Wonderful Westwood leads Cologne field

Lee Westwood dug yet another old putter out of his packed garage to card a brilliant opening round of 61, 11 under-par, in the Mercedes-Benz Championship.

Lee Westwood dug yet another old putter out of his packed garage to card a brilliant opening round of 61, 11 under-par, in the Mercedes-Benz Championship.

The world number 49 stormed home in just 29 shots, covering the last seven holes at Gut Larchenhof in seven under to equal the lowest round of his career.

Westwood had complained about the state of his putting before last week’s Omega European Masters, but finished sixth in Switzerland and was in imperious form today.

Five birdies and one bogey took the 34-year-old to the turn in 32, and after pars at the 10th and 11th the real fireworks began.

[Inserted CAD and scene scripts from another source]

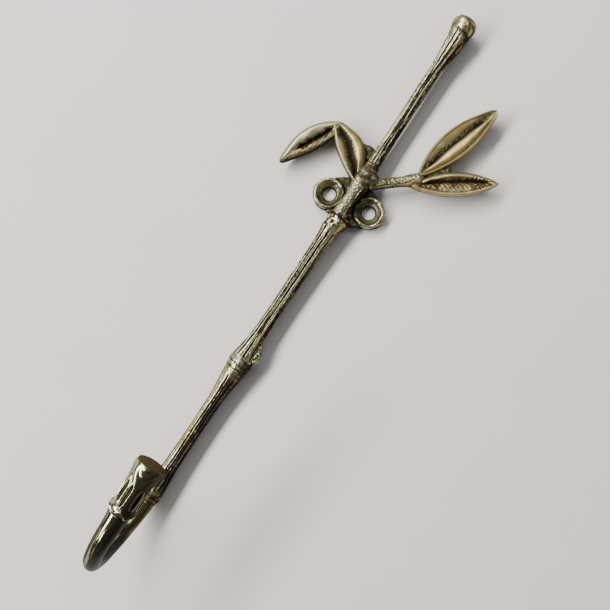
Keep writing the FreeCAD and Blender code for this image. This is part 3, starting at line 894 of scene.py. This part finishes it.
def leaf_piece(name, leaf):
    """A plump leaf: a rounded rim, faces that fall to the midrib, and a torn dark slit along it."""
    low, high = span(name)
    back, thick = -high[1], high[1] - low[1]
    base, tip = np.array(leaf["base"]), np.array(leaf["tip"])
    along = tip - base
    length = np.linalg.norm(along)
    across = np.array([-along[1], along[0]]) / length
    skin = LeafSkin(leaf, length)
    sideways = leaf["bow"] * np.sin(math.pi * skin.t) + skin.u * skin.half
    place = base + along * skin.t[..., None] + across * sideways[..., None]
    loops = np.stack([place[..., 0], -back - skin.height(thick), place[..., 1]], -1)
    verts, faces = closed_sweep(loops)
    patina_and_shade, gold_and_reflection = with_ends(skin.patina_and_shade()), with_ends(skin.gold_and_reflection())
    add_piece(name + "_skin", verts, faces, patina_and_shade, gold_and_reflection, LEAF, [name])


# Where the twig leaves the boss and where it meets its leaves, as (x, z) on the wall.
TWIG_FOOT = (2.4, 8.1)
TWIG_HEAD = (15.8, 19.1)
TWIG_RADIUS = 1.65
TWIG_ROUNDED_END = 2.4
# Angle, far end, near end, depth and width.
TWIG_GROOVES = [(-40, 14, -1, 0.14, 0.18), (30, 14, -1, 0.18, 0.22), (85, 14, -1, 0.25, 0.3)]


def right_twig():
    """The short grooved twig of the right pair of leaves, thicker at both ends and rounded at its head."""
    height = middle("right_twig")[1]
    foot = np.array([TWIG_FOOT[0], height, TWIG_FOOT[1]])
    head = np.array([TWIG_HEAD[0], height, TWIG_HEAD[1]])
    length = np.linalg.norm(head - foot)
    way = (head - foot) / length
    side = np.cross(way, FRONT)
    around, rings = 96, 72
    angle = np.linspace(0, 2 * math.pi, around, endpoint=False)
    angle, run = np.meshgrid(angle, np.linspace(0, length, rings))
    base = TWIG_RADIUS + 0.55 * smooth(run, 0.5 * length, 0.9 * length) + 0.3 * smooth(run, 2.0, 0.0)
    past = np.clip((run - length + TWIG_ROUNDED_END) / TWIG_ROUNDED_END, 0, 1)
    base = base * np.sqrt(1 - 0.98 * past ** 2)
    relief = cane_relief(angle, run, base, TWIG_GROOVES, seed=241, streak=0.05, line=0.10, grain=0.045)
    centres = foot + way * run[:, :1]
    outs, sides = np.repeat(FRONT[None], rings, 0), np.repeat(side[None], rings, 0)
    verts, faces = closed_sweep(ring_loops(centres, outs, sides, base + relief))
    patina_and_shade = cane_patina_and_shade(relief, angle, 0.0, 0.3) + 0.22
    gold_and_reflection = gold_and_reflection_of(angle, run, base, 251)
    add_piece("right_twig_skin", verts, faces, with_ends(patina_and_shade), with_ends(gold_and_reflection), ROUGH,
              ["right_twig"])


def build_leaves():
    for name, leaf in LEAVES.items():
        leaf_piece(name, leaf)
    right_twig()


# ---- stage, light and camera ----
def pale_stage():
    """A plain pale floor under the hook. From behind, the camera sees through it to the hook's back."""
    size = 3.0
    gap = 0.0004
    mesh = bpy.data.meshes.new("stage")
    corners = [(-size, gap, -size), (size, gap, -size), (size, gap, size), (-size, gap, size)]
    mesh.from_pydata(corners, [], [(0, 1, 2, 3)])
    floor = bpy.data.objects.new("stage", mesh)
    bpy.context.scene.collection.objects.link(floor)
    g = Graph("pale_floor")
    pale = g.mixed(g.noise(40.0, 2.0), (0.74, 0.71, 0.70), (0.78, 0.75, 0.74))
    g.join(pale, g.shader.inputs["Base Color"])
    g.shader.inputs["Roughness"].default_value = 0.85
    clear = g.add("ShaderNodeBsdfTransparent")
    either = g.add("ShaderNodeMixShader")
    g.join(g.add("ShaderNodeNewGeometry").outputs["Backfacing"], either.inputs[0])
    g.join(g.shader.outputs[0], either.inputs[1])
    g.join(clear.outputs[0], either.inputs[2])
    g.join(either.outputs[0], g.output.inputs["Surface"])
    mesh.materials.append(g.material)


def soft_box(name, at, aim, width, height, power, colour=(1, 1, 1)):
    """A rectangular light at a place in metres, turned to what it aims at."""
    light = bpy.data.lights.new(name, "AREA")
    light.shape = "RECTANGLE"
    light.size, light.size_y = width, height
    light.energy = power
    light.color = colour
    box = bpy.data.objects.new(name, light)
    box.location = at
    box.rotation_euler = (Vector(aim) - Vector(at)).to_track_quat("-Z", "Y").to_euler()
    bpy.context.scene.collection.objects.link(box)


# How bright the room is as light on the hook, and how bright where the camera sees it directly.
ROOM_ON_HOOK = 0.055
ROOM_SEEN = 1.0


def lights():
    """A tall window on the left, two weak fills and a dim room, which is pale where the camera sees it."""
    low, high = cad_bounds
    centre = (low + high) / 2
    soft_box("window", centre + Vector((-0.64, -0.68, -0.12)), centre, width=0.20, height=1.80, power=29.0,
             colour=(1.0, 0.985, 0.95))
    soft_box("overhead", centre + Vector((-0.10, -0.80, 0.62)), centre, width=0.80, height=0.40, power=2.5)
    soft_box("side_fill", centre + Vector((0.60, -0.70, 0.10)), centre, width=0.70, height=0.70, power=0.7)
    world = bpy.data.worlds.new("room")
    world.use_nodes = True
    nodes, links = world.node_tree.nodes, world.node_tree.links
    sky = nodes["Background"]
    sky.inputs["Color"].default_value = (0.86, 0.85, 0.84, 1)
    strength = nodes.new("ShaderNodeMapRange")
    strength.inputs["To Min"].default_value = ROOM_ON_HOOK
    strength.inputs["To Max"].default_value = ROOM_SEEN
    links.new(nodes.new("ShaderNodeLightPath").outputs["Is Camera Ray"], strength.inputs["Value"])
    links.new(strength.outputs["Result"], sky.inputs["Strength"])
    bpy.context.scene.world = world


# The camera's place in millimetres, and its turn to the left, its roll and its angle of view in degrees.
CAMERA_PLACE = (21.8, -209.3, -34.6)
CAMERA_YAW = 4.15
CAMERA_ROLL = 34.33
CAMERA_VIEW = 50


def camera():
    """Looks almost square at the wall from a little right of the hook's middle, and is rolled."""
    place = Vector(CAMERA_PLACE) * MM
    yaw, roll = math.radians(CAMERA_YAW), math.radians(CAMERA_ROLL)
    ahead = Vector((-math.sin(yaw), math.cos(yaw), 0))
    level = Vector((math.cos(yaw), math.sin(yaw), 0))
    right = level * math.cos(roll) + Vector((0, 0, 1)) * math.sin(roll)
    top = right.cross(ahead)
    turn = Matrix((right, top, -ahead)).transposed().to_4x4()
    data = bpy.data.cameras.new("camera")
    data.sensor_width = 36.0
    data.angle = math.radians(CAMERA_VIEW)
    data.clip_start, data.clip_end = 0.01, 20.0
    eye = bpy.data.objects.new("camera", data)
    eye.matrix_world = Matrix.Translation(place) @ turn
    bpy.context.scene.collection.objects.link(eye)
    bpy.context.scene.camera = eye


build_canes()
build_boss()
build_hook()
build_leaves()
pale_stage()
lights()
camera()

bpy.context.view_layer.update()
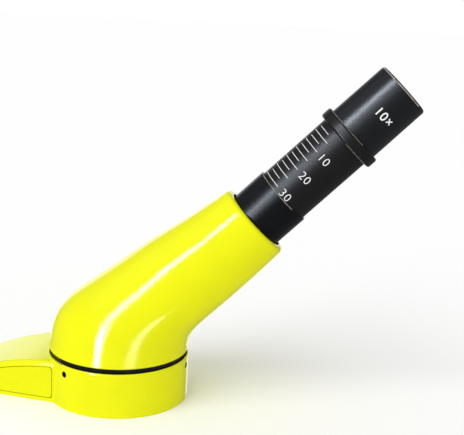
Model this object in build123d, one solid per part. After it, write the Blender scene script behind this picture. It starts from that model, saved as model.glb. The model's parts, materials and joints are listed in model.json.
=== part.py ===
from build123d import *
import math
import os

# Inclined monocular viewing head of a student microscope, on the end of the microscope's arm.
#
# Frame: millimetres, +Z up. The origin is on the optical (swivel) axis, in the flat underside of the
# arm, where the nosepiece is bolted on. The head looks along +X, and its tube rises at 45 degrees.
# The arm leaves the collar a little off -X, because the head stands swivelled by that much.
# "S" is the distance along the tube's axis from the point where it crosses the swivel axis.

# ---- Driving dimensions -------------------------------------------------------------------------

# Arm end, with the collar that holds the head
COLLAR_RADIUS = 28.5
COLLAR_TOP = 18.1
COLLAR_BORE = 22.0
COLLAR_EDGE_ROUND = 0.8
WEB = 3.0                        # the floor that the nosepiece bolts to
SEAT_BORE = 14.0                 # locating bore for the nosepiece
SEAT_CIRCLE = 18.0
TAPPED_M3 = 1.25
SEAT_AZIMUTHS = (30, 150, 270)
ARM_AZIMUTH = 169.0
ARM_START = 18.0
ARM_END = 63.0                   # swivel axis to the rear joint face
ARM_HALF_WIDTHS = (20.0, 17.3)   # at its start and at its end
ARM_TOP = 16.9                   # at its highest, which is where it starts
ARM_FALL = 0.0052                # the top falls by this times the square of the reach past the start
ARM_EDGE_ROUND = 2.3
JOINT_HOLE_SPACING = 10.0
JOINT_HOLE_Z = 3.8
JOINT_HOLE_DEPTH = 9.0
COVER_THICKNESS = 1.6
COVER_SEAM = 0.3
COVER_DROP = 2.3                 # from the top of the arm down to the top of a side cover
COVER_ENDS = (21.4, 60.0)
COVER_BOTTOM = 1.8
COVER_CORNER = 1.4
PEG_RADIUS = 1.3
PEG_SPAN = (11.0, 19.0)          # sideways, before the cover's inner face cuts it off
PEGS = ((29.0, 7.5), (49.0, 5.0))

# Swivel ring under the head, and the screws that lock it
RING_FLANGE_RADIUS = 27.5
RING_FLANGE_Z = 18.15
RING_SPIGOT = 21.92
RING_BORE = 17.5
RING_BOTTOM = 10.5
GROOVE_Z = 14.5
GROOVE_RADIUS = 20.4
LOCK_SCREW_RADIUS = 1.2
LOCK_SCREW_SPAN = (20.5, 27.2)   # distances of its two ends from the swivel axis
LOCK_SCREWS = {"lock_screw_front": -11.0, "lock_screw_left": -131.0, "lock_screw_right": 109.0}

# Head casting
HEAD_RADIUS = 28.3
HEAD_BASE = 20.0
HEAD_HALF_WIDTH = 24.0           # control width halfway up, between the base and the rim
HEAD_STEPS = 10                  # sections of the outside, and of these the first ones for the hollow
HOLLOW_STEPS = 6
HEAD_EDGE_ROUND = 0.4
RIM_ROUND = 1.9
WALL = 2.6
BOSS_CIRCLE = 24.0
BOSS_RADIUS = 3.0
BOSS_HEIGHT = 7.5
BOSS_AZIMUTHS = (60, 180, 300)
BOSS_SCREW_RADIUS = 1.05
BOSS_SCREW_HEAD = 2.2
BOSS_SCREW_DEPTH = 5.5           # into the boss
SCREW_CLEARANCE = 0.03

# Tube axis and the fixed sleeve
TUBE_ANGLE = 45.0
AXIS_Z = 21.64
RIM_S = 75.6
RIM_RADIUS = 15.95
RIM_BORE = 13.3
NECK_S = 53.0
NECK_TOP_S = 66.0
TUBE_PASSAGE = 13.4
SLEEVE_RADIUS = 12.43
SLEEVE_BORE = 11.65
SLEEVE_S = 50.1
SLEEVE_TOP_S = 90.15
LOCK_NUT_RADIUS = 14.0

# Sliding drawtube
TUBE_RADIUS = 11.6
TUBE_BORE = 10.05
TUBE_S = 44.0
FLANGE_S = 121.9                 # underside of the flange, the zero of the scale
FLANGE_TOP_S = 126.5
FLANGE_RADIUS = 13.68
FLANGE_EDGE_ROUND = 0.9
STOP_S = (45.6, 46.8)
STOP_RADIUS = 12.6
STOP_GROOVE = 11.0
DRAG_S = (60.0, 63.0)
DRAG_GROOVE = 11.0
BARLOW_CELL = (44.6, 54.0)
BARLOW_LENS_RADIUS = 8.4
SLIDE_GAP = 0.05

# Eyepiece
EYEPIECE_RADIUS = 11.93
EYEPIECE_TOP_RADIUS = 11.74
EYEPIECE_EDGE_ROUND = 1.1
EYE_OPENING = 8.4
EYEPIECE_TOP_S = 152.3
EYEPIECE_SPIGOT = 10.0
SPIGOT_S = 104.5
SPIGOT_TOP_S = 135.0
SPIGOT_BORE = 9.0
LENS_BORE = 9.4
EYE_LENS = (143.2, 149.4)
EYE_SPACER = (139.5, 142.8)
EYE_RETAINER = (137.6, 139.4)
FIELD_STOP = (117.0, 117.6)
FIELD_LENS = (106.6, 111.0)
FIELD_RETAINER = (105.0, 106.4)

# Prism that turns the light from the vertical into the tube by two reflections
PRISM_BACK = 9.5                 # swivel axis to the silvered face, level with the first reflection
PRISM_BELOW = 7.0
PRISM_ABOVE = 8.0
PRISM_HALF_WIDTH = 6.5
FIRST_REFLECTION_Z = AXIS_Z - PRISM_BACK
PRISM_LOW = FIRST_REFLECTION_Z - PRISM_BELOW
PRISM_HIGH = FIRST_REFLECTION_Z + PRISM_ABOVE
BACK_LEAN = math.tan(math.radians(TUBE_ANGLE / 2))

# Holder of the prism, its clip and its screws
HOLDER_FLOOR = 1.4
CHEEK = 1.5
CHEEK_GAP = 0.05
CHEEK_TOP = 16.5
HOLDER_OUTER = PRISM_HALF_WIDTH + CHEEK_GAP + CHEEK
EAR_THICKNESS = 1.5
CLIP_STRIP = 0.4
CLIP_LEG_LOW = 12.5
HOLDER_SCREW_AZIMUTHS = (90, 270)
HOLDER_SCREW_CIRCLE = 19.3
HOLDER_SCREW_RADIUS = 0.9
HOLDER_SCREW_DEPTH = 3.8         # into the swivel ring
HOLDER_SCREW_HEAD = 1.7

TUBE_COS = math.cos(math.radians(TUBE_ANGLE))
TUBE_SIN = math.sin(math.radians(TUBE_ANGLE))
TUBE = Plane(origin=(0, 0, AXIS_Z), x_dir=(-TUBE_COS, 0, TUBE_SIN), z_dir=(TUBE_SIN, 0, TUBE_COS))
ARM = Plane.XY.rotated((0, 0, ARM_AZIMUTH))
FROM_BELOW = (Align.CENTER, Align.CENTER, Align.MIN)


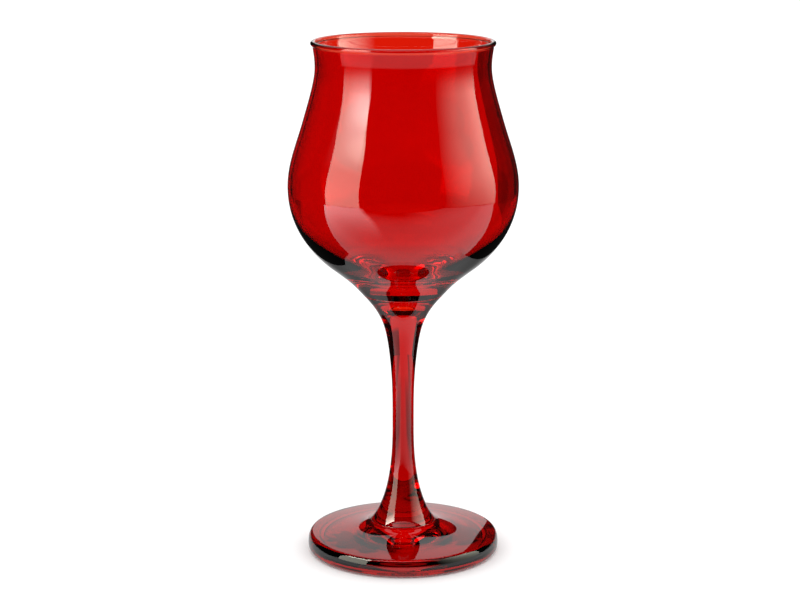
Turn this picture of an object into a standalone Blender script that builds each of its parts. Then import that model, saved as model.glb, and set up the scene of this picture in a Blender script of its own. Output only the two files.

Westwood birdied the 12th and 13th from 12 and 20 feet respectively, parred the 14th and then chipped in from 40ft for eagle at the 15th. Further birdies from 18ft, 18 inches and 18ft respectively at the last three holes put the Ryder Cup star in pole position for his second victory of the season.

“I’ve been playing well recently and carried it on today,” said Westwood, who also won in Germany the last time he shot 61 in the third round of the Deutsche Bank Championship in 1998.

“I got off to a slow start, level-par after four holes, and felt I was one or two behind the field but kept hitting it close like I have been for the last few months.

“The greens are immaculate, as good as I’ve putted on for a long, long time, and if you start it on the right line it will go in. It was an advantage to be out early but you still have to take advantage and I did that.

“My putting has been dreadful for most of the year and it was starting to irritate me.

“I’ve always putted well with a mallet putter and I went into the garage on Sunday night after getting back from Switzerland, sifted through a few and picked one out that felt nice. There are some putters I have good memories of that go in the special ’had a good day’ rack!

“I’ve also gone back to placing the putter in front of the ball, and then back behind it, like I did in 1997-98 (when he won 11 tournaments worldwide). It keeps me ’moving’ over the ball, I’m not so stationary.”

Westwood held a four-shot lead over Denmark’s Soren Hansen with English pair Nick Dougherty and Simon Dyson a shot further back on six under. Former Open champion John Daly was among a group of players on five under while Darren Clarke returned a 69 after missing a two-foot par putt on the 18th.

Dougherty and Dyson were paired together and are rivals for an automatic place on the Great Britain and Ireland Seve Trophy team which will be finalised after the tournament on Sunday evening. Captains Nick Faldo and Seve Ballesteros will announce two wild cards on Tuesday.

“I’d like to qualify by right rather than having to rely on (Nick) Faldo to hopefully give me a pick because there are some good players that aren’t in it,” admitted Dougherty, who is a protégé of the six-time major winner.

“I’m not sure my relationship with Nick works in my favour because it puts a lot of pressure on him. He could receive a little bit of stick if he did pick me but I’d like to think no-one would say ’that’s ridiculous.

“Hopefully I’ll be one of the obvious guys to pick from but I’d rather get in on my own accord like last time.”

At the other end of the leaderboard, David Howell’s recent struggles continued, although he was actually happy to salvage a 73 after starting four, eight, six.

“It was a good comeback after a debacle of a start,” he told PA Sport.

“I was lucky to make par down the first, we found my ball with 20 seconds of the search time left so that could have been a disaster.

“I played the second like an idiot and it was an easy eight. Bunker, trees, hack, drop, hack, bunker, miss. Then I three-putted the third, I don’t know where my mind was, in Japan or somewhere, but it wasn’t where it was supposed to be. Fortunately I birdied the next and steadied the ship.

“I’m just looking for any nugget of something positive happening, and obviously starting eight, six isn’t exactly what you’re after but I turned it round nicely.

“I’ve played seven of the last nine weeks so I can’t blame rustiness, I’m just not playing very well and the game’s difficult at the moment, simple as that.”

Howell reached number 12 in the world last year and led the Order of Merit for a large part of the season, helped by winning the European Tour’s flagship PGA Championship at Wentworth.

However, back and wrist injuries have hampered his progress in 2007 and he is currently 132nd on the Order of Merit and has plummeted to 84th in the world rankings. The 32-year-old from Swindon has not enjoyed a top-20 finish all season and that again looked like being the case even though the field is restricted to just 78 players.